Quali vantaggi allora potremmo trarre dall’implementazione della nostra strategia di content marketing con i concetti di usabilità e accessibilità abitualmente utilizzati nella progettazione di sistemi informativi?

Se lo scopo dell’usabilità è misurare la qualità dell’interazione dell’utente con il prodotto durante l’uso, applicato ai content, questo concetto consentirebbe la creazione, progettazione e organizzazione di contenuti in maniera più efficace, efficiente e soddisfacente. In quest’ottica di miglioramento di qualità e organizzazione dell’informazione, infatti, sono sempre più orientate le modifiche degli algoritmi di Google (in grado, come sappiamo, di influenzare il posizionamento dei siti web) e lo sviluppo di recenti tecnologie e piattaforme legate alla content curation (ad es. Scoop.it, Storify, Pearltrees, Zite, Pinterest, ecc.).

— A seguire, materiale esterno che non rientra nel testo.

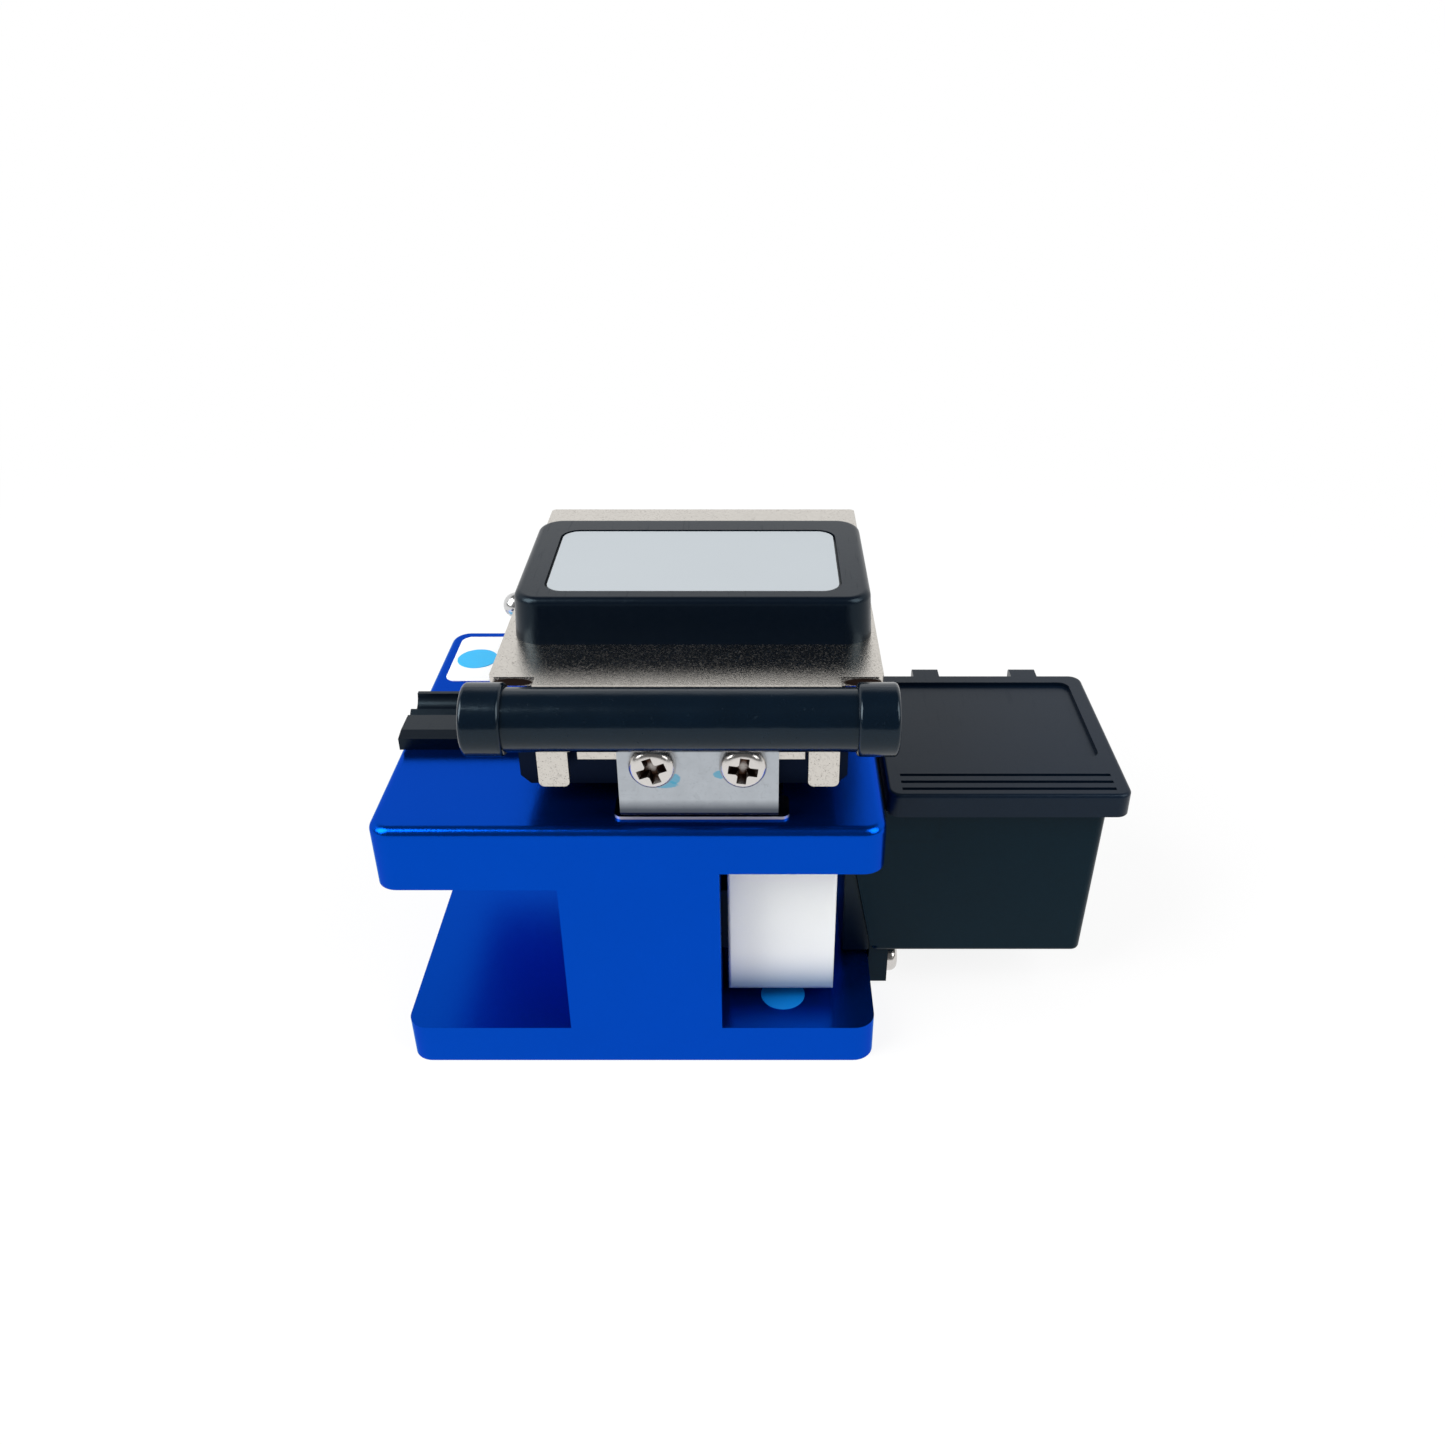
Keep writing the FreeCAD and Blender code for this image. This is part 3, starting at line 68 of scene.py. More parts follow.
def place_camera():
    data = bpy.data.cameras.new("bench_camera")
    data.lens = 30.86
    data.sensor_width = 36.0
    data.shift_x = -0.0237
    data.clip_start = 5 * MM
    camera = bpy.data.objects.new("bench_camera", data)
    camera.location = [v * MM for v in CAMERA_PLACE_MM]
    camera.rotation_euler = (math.radians(90 - LOOKS_DOWN_DEG), 0, 0)
    bpy.context.scene.collection.objects.link(camera)
    bpy.context.scene.camera = camera
    return camera


camera = place_camera()
print("camera at", [round(v, 4) for v in camera.location])

# %% [markdown]
# ## Shader maths as plain expressions
#
# A finish is a small sum of noises, masks and colours. Wiring Math nodes one by one hides
# that sum, so a class wraps a node's socket and lets `+`, `-` and `*` add the nodes. The
# reflected forms make `1 - mask` work too. Colours pass through Mix, and vectors through
# Vector Math, because a Math node would turn a colour into a grey number. The sky is a tree
# of nodes as well, so adding a node belongs to a plain Graph, and a Finish is a Graph that
# has a material and its main shader.

# %% A socket that can be added and multiplied
class Socket:
    """A node's output. A sum, difference or product of two is a new Math node's output."""

    def __init__(self, build, link):
        self.build = build
        self.link = link

    def _math(self, operation, first, second):
        return self.build.node("ShaderNodeMath", {"operation": operation}, {0: first, 1: second})

    def __add__(self, other):
        return self._math("ADD", self, other)

    def __radd__(self, other):
        return self._math("ADD", other, self)

    def __sub__(self, other):
        return self._math("SUBTRACT", self, other)

    def __rsub__(self, other):
        return self._math("SUBTRACT", other, self)

    def __mul__(self, other):
        return self._math("MULTIPLY", self, other)

    def __rmul__(self, other):
        return self._math("MULTIPLY", other, self)

    def clamp(self):
        return self.build.node("ShaderNodeClamp", {}, {"Value": self})


class Graph:
    """Adds nodes to a tree, each by its type, its settings and its inputs."""

    def __init__(self, tree):
        self.tree = tree

    def node(self, kind, settings, inputs, output=0):
        made = self.tree.nodes.new(kind)
        for key, value in settings.items():
            setattr(made, key, value)
        for key, value in inputs.items():
            if isinstance(value, Socket):
                self.tree.links.new(value.link, made.inputs[key])
            else:
                made.inputs[key].default_value = value
        return Socket(self, made.outputs[output]) if made.outputs else None


class Finish(Graph):
    """One material and its main shader; the constants are set on the shader's own sockets."""

    def __init__(self, name, **constants):
        self.material = bpy.data.materials.new(name)
        self.material.use_nodes = True
        super().__init__(self.material.node_tree)
        self.shader = self.tree.nodes["Principled BSDF"]
        for socket, value in constants.items():
            self.shader.inputs[socket.replace("_", " ")].default_value = value

    def feed(self, socket, value):
        self.tree.links.new(value.link, self.shader.inputs[socket])


print("socket maths ready")

# %% [markdown]
# ## Places and grains
#
# Every pattern below is laid out in millimetres on the piece itself, from Object
# coordinates, so that it stays put when a lever turns or a slider moves. Most metal here
# was blasted with fine beads before it was dyed or plated, which leaves small even pits.
# One noise for the pits and one slow noise for uneven handling serve nearly every finish.

# %% Patterns that all the finishes share
def where(finish, stretch=(1.0, 1.0, 1.0)):
    """The point on the piece, in millimetres, stretched along each axis."""
    coords = finish.node("ShaderNodeTexCoord", {}, {}, output="Object")
    scale = tuple(1000.0 * s for s in stretch)
    return finish.node("ShaderNodeVectorMath", {"operation": "MULTIPLY"}, {0: coords, 1: scale})


def noise(finish, point, scale, detail=2.0, roughness=0.5, distortion=0.0):
    return finish.node("ShaderNodeTexNoise", {"noise_dimensions": "3D"},
                       {"Vector": point, "Scale": scale, "Detail": detail,
                        "Roughness": roughness, "Distortion": distortion})


def band(graph, value, low, high, run="LINEAR"):
    """0 at low and 1 at high, whichever is larger, flat outside and a straight run between,
    or a soft one with run="SMOOTHSTEP"."""
    return graph.node("ShaderNodeMapRange", {"clamp": True, "interpolation_type": run},
                      {"Value": value, "From Min": low, "From Max": high,
                       "To Min": 0.0, "To Max": 1.0})


def heights(finish, point):
    """The height of the point above the bench, in millimetres."""
    return finish.node("ShaderNodeSeparateXYZ", {}, {0: point}, output="Z")


def length(finish, vector):
    return finish.node("ShaderNodeVectorMath", {"operation": "LENGTH"}, {0: vector},
                       output="Value")


def near(finish, point, centre, reach, ragged):
    """1 inside an ellipsoid round centre, 0 outside, with an edge made ragged by a noise."""
    scale = tuple(1.0 / r for r in reach)
    away = finish.node("ShaderNodeVectorMath", {"operation": "SUBTRACT"}, {0: point, 1: centre})
    away = finish.node("ShaderNodeVectorMath", {"operation": "MULTIPLY"}, {0: away, 1: scale})
    # Half a noise adds a quarter on average, so the edge runs close to a length of 1.
    return 1 - band(finish, length(finish, away) + ragged * 0.5, 1.12, 1.28)


def mix_colour(finish, factor, first, second):
    return finish.node("ShaderNodeMix", {"data_type": "RGBA"},
                       {0: factor, 6: first, 7: second}, output=2)


def bump(finish, height, depth_mm):
    normal = finish.node("ShaderNodeBump", {},
                         {"Height": height, "Strength": 1.0, "Distance": depth_mm * MM})
    finish.feed("Normal", normal)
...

Se, dall’altro lato, l’accessibilità consente che il maggior numero di persone possibile possa accedere ad un prodotto (ad es. attraverso il corretto caricamento di siti web da parte di vari browser o su device differenti), in applicazione al content marketing ciò offrirebbe l’opportunità concreta non solo di allargare il bacino di utenza del target, ma anche di sviluppare una nuova consistente fetta di mercato; quella che attualmente va sotto il nome di mobile content.

In altre parole, investire nell’usabilità e accessibilità dei content, anche attraverso la determinazione di criteri oggettivi a cui fare riferimento, consentirebbe di migliorare notevolmente le proprie strategie e il raggiungimento degli obiettivi.

D’altra parte, se in programmazione web lavorando sul lato server abbiamo un miglior controllo del lato client, perché lo stesso principio non dovrebbe valere anche per il content marketing?